There's a handful of issues like this that the parties use to play "normies" like us, including normie Evil Party members, against each other, and to fund raise.  They will never let those issues be resolved.  The other side of "why is the system broken" explains how Trump has reversed the majority of the Obama "legacy".  Obama did most of that with his famous "I have a pen and a phone" approach, by Executive Order, and while "stroke of the pen, law of the land" might be cool, it won't last.  When the other side takes power - and with a two party system they inevitably will - all of your agenda gets wiped out with a stroke of the pen.

For an administration that is going to follow the actual process for passing laws, real change of passed laws is hard.  It's why we still have Obamacare.  Here we have a law that was passed without one vote from the opposition, a law that the opposition-controlled house voted to repeal about 47 times when they knew it meant nothing but couldn't bring themselves to repeal when their votes actually mattered.  Real laws passed by the constitutional process are harder to get rid of than executive orders and executive branch agency regulations, like "net neutrality". 

Note that "they will never let those issues be resolved" goes for the most austere gun control.  The left feeds off the anti-gun zealots and their money much more than the right feeds off the NRA.  If they did get enough idiots to pass a law to do a Feinstein and say "turn them all in", they'd never get another penny and lose their psychological leverage.  This is totally ignoring the civil war that would start and the ugliness that would follow. 

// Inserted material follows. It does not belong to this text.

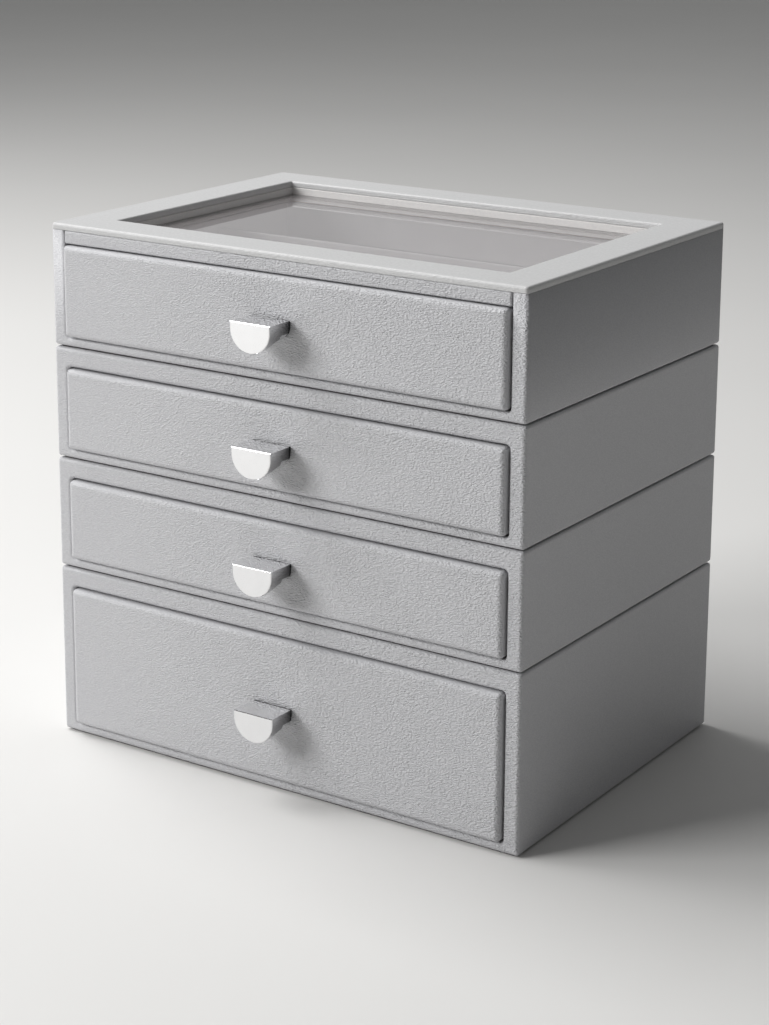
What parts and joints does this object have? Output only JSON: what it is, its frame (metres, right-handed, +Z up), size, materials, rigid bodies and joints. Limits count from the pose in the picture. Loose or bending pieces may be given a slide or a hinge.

The psychopaths' game is to find something that really matters to their supporters and get those people so outraged that they'd do anything to vote against the other guys.  From the psychopaths' standpoint, outrage is a good thing.   People don't think critically when they're that outraged.  They won't ask tough questions and will accept pablum from the media. 

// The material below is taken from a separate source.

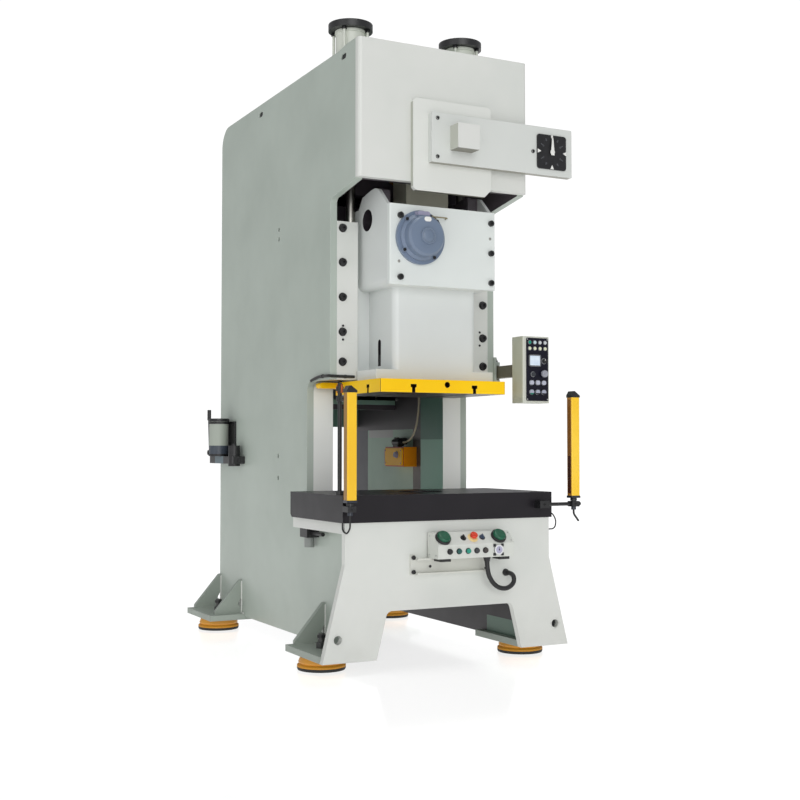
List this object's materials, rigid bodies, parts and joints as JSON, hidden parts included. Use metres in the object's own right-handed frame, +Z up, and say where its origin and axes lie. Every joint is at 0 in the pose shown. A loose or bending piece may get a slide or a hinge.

While the book "State of Fear" was about climate change and eco-terrorism to scare people into voting their way, the title was from a chapter late in the book where characters are discussing the 24/7 news cycle and how much it feeds on fear and speculation, in attempt to keep viewers tuned in.  The book was released in 2004 and it's more true now than it was then. 



3 comments:

  1. The goal of the left and the elite is massive immigration. Massive asn in multi millions every year until they have essentially flushed the toilet and replaced the recalcitrant middle American voters. IMHO the elite are robbing us blind. Selling our country and our citizenship wholesale while sending our jobs overseas so they can get higher profits. They are going to win this. Within 10-15 years every city will be run by the "new" Americans just as today Seattle and San Francisco are. I do not think it can be stopped. Trump has slowed it but only slightly and what we are seeing on TV today is a full scale effort to trump Trump. Force him and the Republicans to capitulate and allow greater and greater immigration legal and illegal. What could possibly go wrong?

    What they should do is pass a law making it a felony to be in this country illegally and that anyone found here illegally must be physically deported within 24 hours, period. No exceptions, no paragraphs in the law to carve out special circumstances. AND once they are found and deported they can never legally enter the country again under any circumstances. Just as a felon cannot own firearms ever again a felon illegal can never reenter the country, ever.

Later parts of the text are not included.